## Information shown
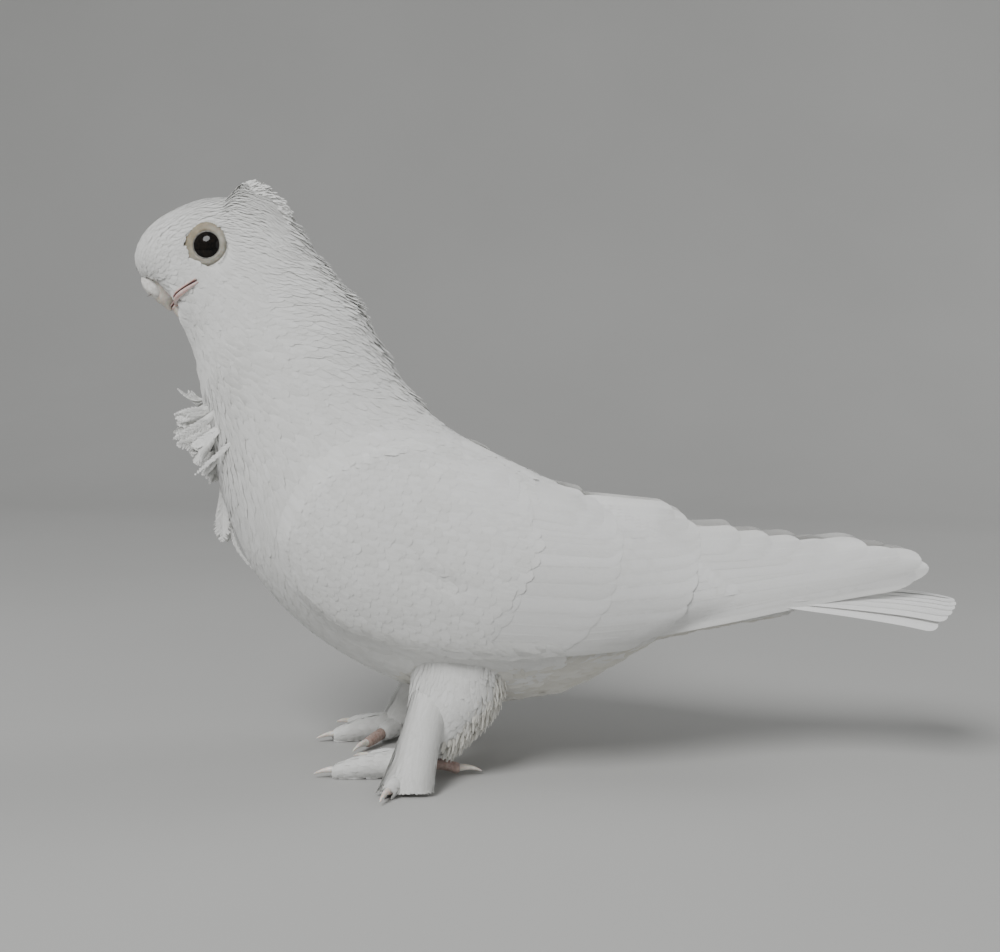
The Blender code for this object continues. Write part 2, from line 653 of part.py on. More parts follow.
def leg_vane(name, side, place, angle, length, spread):
    """A stocking feather that hangs from the leg, down and away from it."""
    root, outer = leg_point(name, side, place, angle, -2), leg_point(name, side, place, angle, 2)
    away = (outer - root).normalized()
    heading = Vector((0, 0, -1)) + away * spread
    return free_vane(root, heading, away, length, 2.9, -0.35, 3)


def make_leg(name, side, looks):
    places = [k / 2 for k in range(2 * len(LEG_LINES[name]) - 1)]
    leg = tube("leg_" + name, [[leg_point(name, side, place, math.tau * k / 12) for k in range(12)]
                               for place in places], looks["plumage"])
    draw = random.Random(17)
    vanes = []
    for place, angles, length in STOCKING_ROWS:
        for angle in angles:
            vanes.append(leg_vane(name, side, place, math.radians(angle * -side),
                                  length * draw.uniform(0.9, 1.1), draw.uniform(0.45, 0.7)))
    fuse(leg, vanes)
    cut(leg, [body_length("clear", NECK_ENDS, TORSO_ENDS, GAP), wing_form("clear", side, GAP + 2.5)])


def toe_rings(start, end, radius):
    """Rings along a toe, with a swelling at each joint."""
    direction = (end - start).normalized()
    across = direction.cross(Vector((0, 0, 1))).normalized()
    up = across.cross(direction)
    rings = []
    for k in range(6):
        f = k / 5
        size = radius * (1.05 - 0.38 * f) * (1 + 0.10 * math.cos(f * math.tau * 2.5))
        size *= math.sqrt(max(1 - max(0.0, (f - 0.82) / 0.2) ** 2, 0.05))
        centre = start + (end - start) * f
        turns = [math.tau * j / 8 for j in range(8)]
        rings.append([centre + (across * math.cos(a) + up * math.sin(a)) * size for a in turns])
    return rings


def claw(name, base, heading, look):
    """A curved, tapering claw that bends down to the floor."""
    across = heading.cross(Vector((0, 0, 1))).normalized()
    rings = []
    for k in range(5):
        f = k / 4
        angle = math.radians(18 - 62 * f)
        if k:
            centre = centre + (heading * math.cos(angle) + Vector((0, 0, math.sin(angle)))) * CLAW_LENGTH / 4
        else:
            centre = base.copy()
        up = Vector((0, 0, math.cos(angle))) - heading * math.sin(angle)
        size = CLAW_RADIUS * (1 - 0.86 * f)
        turns = [math.tau * j / 6 for j in range(6)]
        rings.append([centre + (across * 0.8 * math.cos(a) + up * math.sin(a)) * size for a in turns])
    made = tube(name, rings, look)
    lowest = min(v.co.z for v in made.data.vertices)
    made.data.transform(Matrix.Translation((0, 0, max(0.0, 0.3 * MM - lowest))))
    return made


def make_foot(name, side, looks):
    """An ankle with four toes flat on the floor, each with its own claw."""
    ankle_x, ankle_y = LEG_LINES[name][-1][:2]
    ankle = Vector((ankle_x, side * ankle_y, 3.4))
    foot = bead("foot_" + name, ankle, (7.4, 6.8, SOLE - 3.4 + 0.6), looks["skin"], 7, 12)
    toes = []
    for number, (toe, (x, y)) in enumerate(TOES[name].items()):
        end = Vector((x, side * y, 2.1))
        heading = (end - ankle).to_2d().to_3d().normalized()
        start = ankle + Vector((0, 0, -0.6)) + heading * (0.5 + 0.4 * number)
        toes.append(tube("toe", toe_rings(start, end, TOE_RADIUS - 0.1 * number)))
        claw(f"claw_{name}_{toe}", end + heading * (GAP + 0.05) + Vector((0, 0, 0.8)), heading, looks["claw"])
    fuse(foot, toes + foot_feathers(name, side, ankle))
    leg_ends = LEG_LINES[name][-1][2]
    cut(foot, [slab(ankle, -9, 0), slab(ankle, leg_ends - GAP, leg_ends + 12)])


def foot_feathers(name, side, ankle):
    """Feathers that lie over the outer toes and spread to the floor beside them."""
    vanes = []
    for toe, aside, reach in FOOT_FEATHERS:
        x, y = TOES[name][toe]
        end = Vector((x, side * y, 0)) - Vector((ankle.x, ankle.y, 0))
        across = Vector((-end.y, end.x, 0)).normalized()
        root = ankle + Vector((0, 0, 0.6))
        tip = ankle + end * reach + across * aside * side
        tip.z = 2.4
        heading = tip - root
        root = root + across * aside * side * 0.3
        vanes.append(free_vane(root, heading, (0, 0, -1), heading.length, 3.0, 0.12))
    return vanes


def slab(centre, low, high):
    """A level block round a place, between two heights."""
    corners = ((-60, -60), (60, -60), (60, 60), (-60, 60))
    rings = [[(centre.x + x, centre.y + y, height) for x, y in corners] for height in (low, high)]
    return tube("slab", rings)


def stand_at_origin():
    """Moves the whole bird so that the middle of its box is over the origin and its soles are at z = 0."""
    corners = [v.co for obj in bpy.context.scene.objects for v in obj.data.vertices]
    low = Vector([min(c[i] for c in corners) for i in range(3)])
    high = Vector([max(c[i] for c in corners) for i in range(3)])
    shift = Matrix.Translation((-(low.x + high.x) / 2, -(low.y + high.y) / 2, -low.z))
    for obj in bpy.context.scene.objects:
        obj.data.transform(shift)


def main():
    clear_scene()
    looks = {
        "plumage": material("plumage", WHITE, 0.75),
        "cere": material("cere", CREAM, 0.6),
        "horn": material("bill horn", HORN, 0.45),
        "claw": material("claw horn", HORN, 0.4),
        "skin": material("toe skin", PINK, 0.55),
        "eye": material("eye", DARK, 0.05),
    }
    make_head(looks)
    make_neck(looks)
    make_torso(looks)
    make_tail(looks)
    for name, side in SIDES.items():
        make_wing(name, side, looks)
        make_leg(name, side, looks)
        make_foot(name, side, looks)
    stand_at_origin()


main()
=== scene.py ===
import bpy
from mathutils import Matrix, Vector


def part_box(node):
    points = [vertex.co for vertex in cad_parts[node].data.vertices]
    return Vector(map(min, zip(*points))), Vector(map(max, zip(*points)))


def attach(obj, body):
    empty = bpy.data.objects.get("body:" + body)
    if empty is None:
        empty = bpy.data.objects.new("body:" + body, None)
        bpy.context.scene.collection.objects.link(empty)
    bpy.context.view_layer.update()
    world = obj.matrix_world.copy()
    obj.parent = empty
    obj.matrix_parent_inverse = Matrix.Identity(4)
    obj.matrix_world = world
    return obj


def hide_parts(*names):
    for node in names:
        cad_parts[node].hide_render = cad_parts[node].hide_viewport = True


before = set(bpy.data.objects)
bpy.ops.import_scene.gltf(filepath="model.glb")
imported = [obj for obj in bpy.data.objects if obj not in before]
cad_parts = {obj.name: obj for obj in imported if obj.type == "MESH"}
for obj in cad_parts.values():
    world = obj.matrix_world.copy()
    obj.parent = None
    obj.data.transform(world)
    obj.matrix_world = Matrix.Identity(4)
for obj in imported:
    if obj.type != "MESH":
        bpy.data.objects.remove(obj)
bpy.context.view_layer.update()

from math import cos, pi, radians, sin, tau

import bpy
import numpy as np
from mathutils import Matrix, Vector
from numpy.random import default_rng

# The camera.
# It stands half a metre to the bird's left, level with its neck, and looks slightly down.
# Places are in millimetres in the bird's own frame, and to_frame turns them into metres.
EYE_CENTRE = np.array((-127.2, -11.6, 192.6))
eye_low, eye_high = (np.array(corner) * 1000 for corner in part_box("eye_left"))
SHIFT = (eye_low + eye_high) / 2 - EYE_CENTRE
CAMERA_AT = (-18.9, -500.0, 143.6)
LOOKS_DOWN, LEANS = radians(4.0), radians(0.8)
SENSOR, LENS, NEAREST = 36, 47.37, 0.01


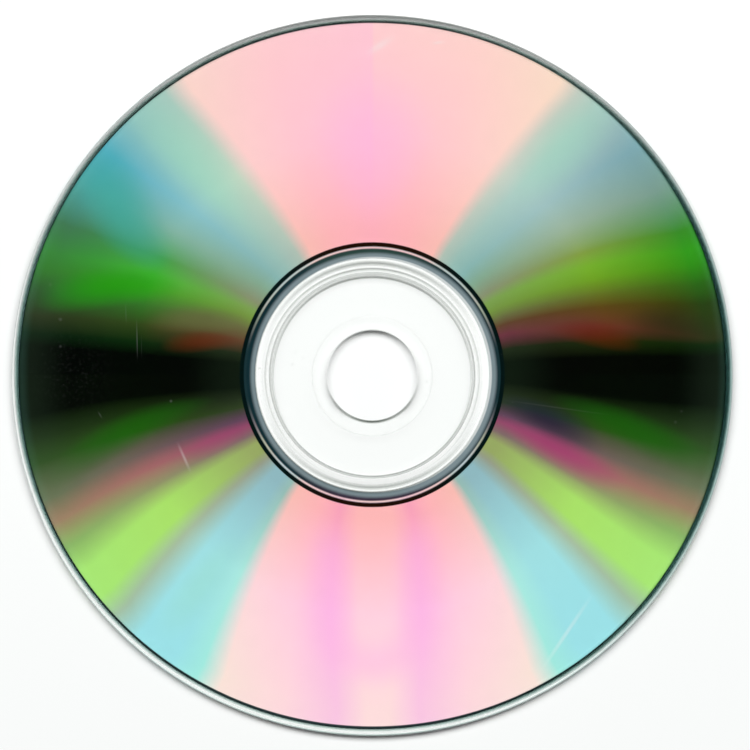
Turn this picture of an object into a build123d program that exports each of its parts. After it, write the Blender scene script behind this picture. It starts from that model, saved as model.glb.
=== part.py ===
from build123d import *
import os

# A compact disc that lies flat, with its label side down and its clear read side up.
# Millimetres, +Z up. The origin is on the axis of the centre hole, on the surface
# that the disc rests on.

# The disc as a whole
disc_diameter = 120.0
hole_diameter = 15.0
disc_thickness = 1.2  # from the label side to the flat read side, without the stacking ring

# Coatings on the label side, drawn thicker than the real ones
film_thickness = 0.02
lacquer_cover = 0.03  # lacquer under the film

# Moulded edges of the clear disc
rim_round = 0.3  # read side of the rim
hole_round = 0.15  # read side of the hole
label_edge_chamfer = 0.1  # label side of the rim and of the hole

# Fine ring that the gate punch leaves round the hole
gate_land_width = 2.3  # flat land between the hole and the ring
gate_ring_width = 0.3
gate_ring_depth = 0.03

# Stacking ring that keeps the faces of stacked discs apart
stacking_ring_inner_diameter = 34.3
stacking_ring_width = 2.2
stacking_ring_height = 0.2  # at the crown of its arched top
stacking_ring_shoulder = 0.14  # height where each flank meets the arched top
stacking_ring_flank = 0.35  # width of each sloping flank

# Groove that the mould leaves just inside the stacking ring
mould_groove_gap = 0.05  # flat between the groove and the foot of the stacking ring
mould_groove_width = 0.6
mould_groove_depth = 0.1

# How far the coatings reach
film_start_gap = 0.15  # from the foot of the stacking ring to the film
inner_seal_width = 0.3  # lacquer past the film's inner edge
outer_seal_width = 0.7  # lacquer past the film's outer edge
lacquer_edge_gap = 0.3  # bare plastic between the lacquer and the rim's chamfer

# Sizes that follow
disc_radius = disc_diameter / 2
hole_radius = hole_diameter / 2
film_top = lacquer_cover + film_thickness
substrate_thickness = disc_thickness - film_top
gate_ring_inner_radius = hole_radius + gate_land_width
gate_ring_outer_radius = gate_ring_inner_radius + gate_ring_width
ring_inner_radius = stacking_ring_inner_diameter / 2
ring_outer_radius = ring_inner_radius + stacking_ring_width
ring_middle_radius = (ring_inner_radius + ring_outer_radius) / 2
groove_outer_radius = ring_inner_radius - mould_groove_gap
groove_inner_radius = groove_outer_radius - mould_groove_width
groove_middle_radius = (groove_inner_radius + groove_outer_radius) / 2
film_inner_radius = ring_outer_radius + film_start_gap
lacquer_inner_radius = film_inner_radius - inner_seal_width
lacquer_outer_radius = disc_radius - label_edge_chamfer - lacquer_edge_gap
film_outer_radius = lacquer_outer_radius - outer_seal_width

os.makedirs("parts", exist_ok=True)

# Clear disc, moulded in one piece
with BuildPart() as substrate:
    with BuildSketch(Plane.XY.offset(film_top)):
        Circle(disc_radius)
        Circle(hole_radius, mode=Mode.SUBTRACT)
    extrude(amount=substrate_thickness)

    # Eased edges of the rim and the hole
    edge_levels = substrate.edges().filter_by(GeomType.CIRCLE).group_by(Axis.Z)
    read_side_edges = edge_levels[-1].sort_by(SortBy.RADIUS)
    fillet(read_side_edges[-1], rim_round)
    fillet(read_side_edges[0], hole_round)
    chamfer(edge_levels[0], label_edge_chamfer)

    # Gate punch's ring
    with BuildSketch(Plane.XY.offset(disc_thickness)):
        Circle(gate_ring_outer_radius)
        Circle(gate_ring_inner_radius, mode=Mode.SUBTRACT)
    extrude(amount=-gate_ring_depth, mode=Mode.SUBTRACT)

    # Mould groove, a shallow arc in section
    with BuildSketch(Plane.XZ):
        with BuildLine():
            groove_mouth = Line(
                (groove_inner_radius, disc_thickness),
                (groove_outer_radius, disc_thickness),
            )
            ThreePointArc(
                groove_mouth @ 1,
                (groove_middle_radius, disc_thickness - mould_groove_depth),
                groove_mouth @ 0,
            )
        make_face()
    revolve(axis=Axis.Z, mode=Mode.SUBTRACT)

    # Stacking ring, with two flanks and an arched top
    with BuildSketch(Plane.XZ):
        with BuildLine():
            foot = Line(
                (ring_outer_radius, disc_thickness),
                (ring_inner_radius, disc_thickness),
            )
            inner_flank = Line(
                foot @ 1,
                (ring_inner_radius + stacking_ring_flank, disc_thickness + stacking_ring_shoulder),
            )
            arched_top = ThreePointArc(
                inner_flank @ 1,
                (ring_middle_radius, disc_thickness + stacking_ring_height),
                (ring_outer_radius - stacking_ring_flank, disc_thickness + stacking_ring_shoulder),
            )
            Line(arched_top @ 1, foot @ 0)
        make_face()
    revolve(axis=Axis.Z)
substrate.part.label = "substrate"
export_step(substrate.part, "parts/substrate.step")

# Metal film that the laser reads, flat against the back of the clear disc
with BuildPart() as reflective_layer:
    with BuildSketch(Plane.XY.offset(lacquer_cover)):
        Circle(film_outer_radius)
        Circle(film_inner_radius, mode=Mode.SUBTRACT)
    extrude(amount=film_thickness)
reflective_layer.part.label = "reflective_layer"
export_step(reflective_layer.part, "parts/reflective_layer.step")

# Lacquer that covers the film and seals both of its edges against the clear disc
with BuildPart() as protective_lacquer:
    with BuildSketch():
        Circle(lacquer_outer_radius)
        Circle(lacquer_inner_radius, mode=Mode.SUBTRACT)
    extrude(amount=film_top)
    with BuildSketch(Plane.XY.offset(lacquer_cover)):
        Circle(film_outer_radius)
        Circle(film_inner_radius, mode=Mode.SUBTRACT)
    extrude(amount=film_thickness, mode=Mode.SUBTRACT)
protective_lacquer.part.label = "protective_lacquer"
export_step(protective_lacquer.part, "parts/protective_lacquer.step")
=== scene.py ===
import math

import bpy
import numpy as np
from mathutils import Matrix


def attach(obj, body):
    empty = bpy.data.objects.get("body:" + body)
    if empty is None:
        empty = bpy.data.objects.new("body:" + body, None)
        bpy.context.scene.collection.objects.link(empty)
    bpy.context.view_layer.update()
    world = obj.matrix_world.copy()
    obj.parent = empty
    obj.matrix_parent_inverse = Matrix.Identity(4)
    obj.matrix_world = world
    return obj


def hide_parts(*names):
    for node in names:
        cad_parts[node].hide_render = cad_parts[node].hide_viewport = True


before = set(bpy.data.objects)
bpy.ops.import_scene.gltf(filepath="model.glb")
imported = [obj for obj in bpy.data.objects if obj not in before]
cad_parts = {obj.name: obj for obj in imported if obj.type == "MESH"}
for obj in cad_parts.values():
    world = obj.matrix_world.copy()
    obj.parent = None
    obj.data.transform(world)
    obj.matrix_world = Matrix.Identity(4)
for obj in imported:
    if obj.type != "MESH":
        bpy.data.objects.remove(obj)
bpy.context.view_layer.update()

mm = 0.001


# Scene as the photograph has it: white ground, light from the top of the picture

camera = {
    "height": 2.0,  # a long lens, so that the disc is seen straight on all over
    "viewWidth": 0.12483,  # metres across the picture at the disc
    "centre": (0.00047, 0.00005),
}
floor = {
    "size": 3.0,
    "colour": "f9fbfa",
    "throughGlass": 0.1,  # what clear plastic takes away is added to the ground seen through it
}
sky = {
    "shown": 1.29,  # what mirrors and glass show
    "fill": 0.07,  # what lights the ground beside the lamp
    "lensEdge": (0.035, 0.06),  # dark opening straight above, where the camera looks through
    "lensLevel": 0.02,
}
lamp = {
    "reach": 1.5,
    "elevation": 58.5,
    "width": 3.2,
    "height": 0.85,
    "level": 0.975,  # share of white that it gives level ground
}


# Meshes

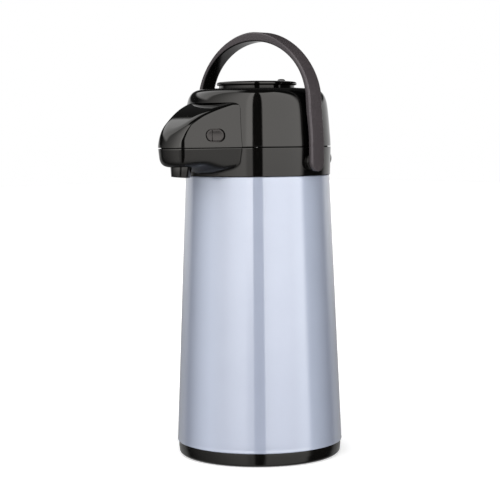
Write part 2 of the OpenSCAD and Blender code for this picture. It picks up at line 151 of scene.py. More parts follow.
# ------------------------------------------------------------------ materials
def plastic(name, base, warm, rough, rough_var, grain=0.0, depth=0.000012, ior=1.5, wear=0.25,
            tint=(1.0, 0.97, 0.93), matt_below=False, smooth_and_shaded_inside=False):
    """moulded plastic: drifting colour, clouded roughness, faint rub marks, lighter edges;
    depth (metres) and grain (mm) set the bump, wear the strength of the edges"""
    g, shader = material(name)
    coords = g.coords()
    cloud = g.noise(coords, scale=26.0, detail=4.0, rough=0.6)
    fine = g.noise(coords, scale=900.0, rough=0.55)
    speck = g.noise(coords, scale=3800.0, detail=2.0)
    colour = g.mix(g.ramp(cloud, at=(0.3, 0.7)), base, warm)
    pointiness = g.node("NewGeometry").outputs["Pointiness"]
    edge = g.mul(g.ramp(pointiness, at=(0.505, 0.56)), g.ramp(fine, at=(0.42, 0.62)))
    rubbed = [min(1, c * 3.2 + 0.02) for c in warm]
    colour = g.mix(g.mul(edge, wear), colour, rubbed)

    # long faint rub marks
    long_coords = g.stretch(coords, scale=(60, 60, 900), rotation=(0.3, 0.1, 0.4))
    rub = g.noise(long_coords, scale=6.0, rough=0.7)
    roughness = g.add(rough, g.swing(cloud, amount=rough_var))
    roughness = g.add(roughness, g.mul(g.ramp(rub, at=(0.58, 0.75)), rough_var * 0.25))
    roughness = g.add(roughness, g.swing(speck, amount=rough_var * 0.5))
    edge_matt = 0.10
    roughness = g.add(roughness, g.mul(edge, edge_matt), clamp=True)

    if smooth_and_shaded_inside:
        # faces turned towards the inside of the handle's bow are smoother and get painted shade,
        # a darker colour for the shade inside the bow;
        # above bow_z (metres) the upward part of the normal counts as well
        bow_z, rise_gain, side_gain, polish = 0.34, 15.0, 14.0, 0.15
        local = g.node("TexCoord")
        place_x, _, place_z = g.node("SeparateXYZ", {0: local.outputs["Object"]}).outputs
        normal_x, _, normal_z = g.node("SeparateXYZ", {0: local.outputs["Normal"]}).outputs
        rise = g.mul(g.math("MAXIMUM", g.sub(place_z, bow_z), 0.0), rise_gain)
        outward = g.add(g.mul(g.mul(normal_x, place_x), side_gain), g.mul(normal_z, rise))
        inside = g.ramp(outward, at=(-0.6, -0.2), to=(1.0, 0.0))
        # painted shade: the inward faces are darkened towards near black
        colour = g.mix(inside, colour, (0.0022, 0.0020, 0.0020))
        roughness = g.sub(roughness, g.mul(inside, polish))

    if matt_below:
        # undersides are duller
        down_matt, down_specular = 0.30, 0.33
        normal = g.node("NewGeometry").outputs["Normal"]
        normal_z = g.node("SeparateXYZ", {0: normal}).outputs[2]
        down = g.ramp(normal_z, at=(-0.75, -0.30), to=(1.0, 0.0))
        roughness = g.add(roughness, g.mul(down, down_matt), clamp=True)
        g.fill(shader, {"Specular IOR Level": g.sub(0.5, g.mul(down, down_specular))})

    grain_noise = g.noise(coords, scale=2600.0, detail=2.0)
    wave = g.noise(coords, scale=42.0, detail=2.0, rough=0.4)
    wave_height = 0.6 if grain == 0 else 0.2
    height = g.add(grain_noise, g.mul(wave, wave_height))
    g.fill(shader, {"Base Color": colour, "Roughness": roughness, "IOR": ior,
                    "Specular Tint": (*tint, 1), "Coat Roughness": 0.04,
                    "Normal": g.bump(height, distance=depth + grain * MM)})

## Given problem
Extract exactly the leading lines of the data, stopping at and including the line with "return free_vane(root, heading, away, length, 2.9, -0.35, 3)".

## Final result
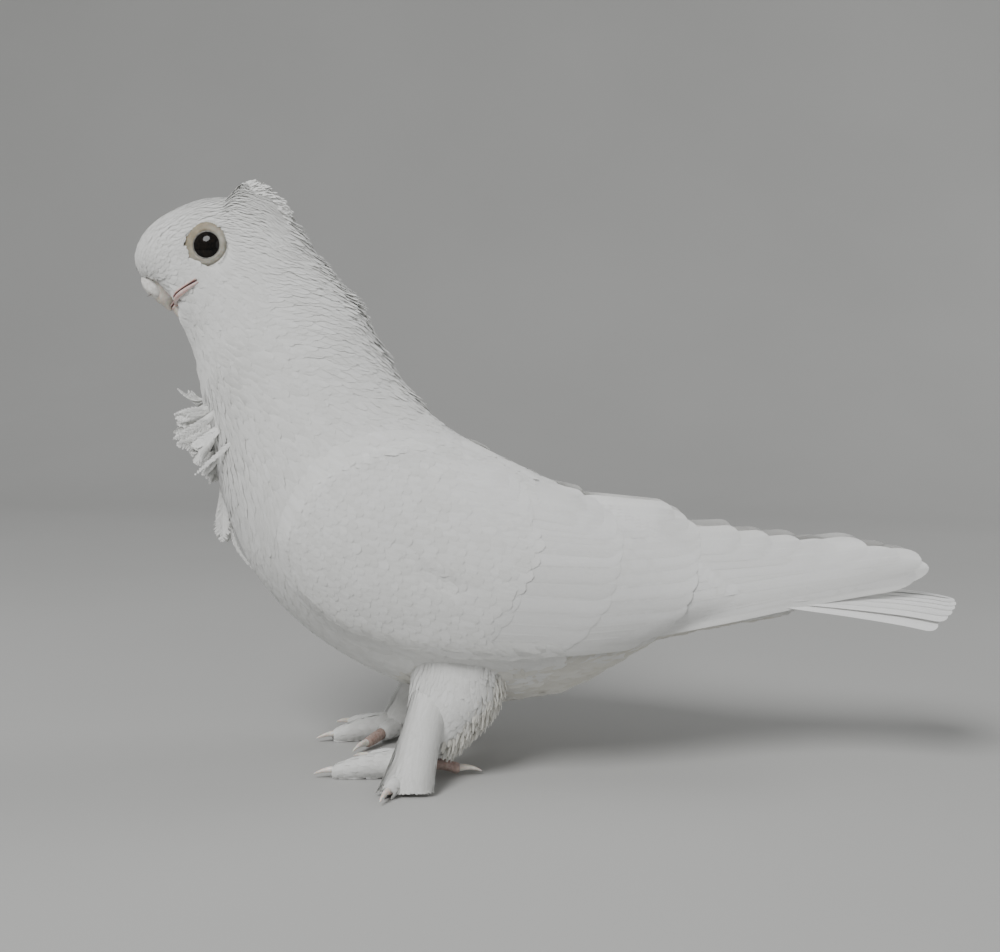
The Blender code for this object continues. Write part 2, from line 653 of part.py on. More parts follow.
def leg_vane(name, side, place, angle, length, spread):
    """A stocking feather that hangs from the leg, down and away from it."""
    root, outer = leg_point(name, side, place, angle, -2), leg_point(name, side, place, angle, 2)
    away = (outer - root).normalized()
    heading = Vector((0, 0, -1)) + away * spread
    return free_vane(root, heading, away, length, 2.9, -0.35, 3)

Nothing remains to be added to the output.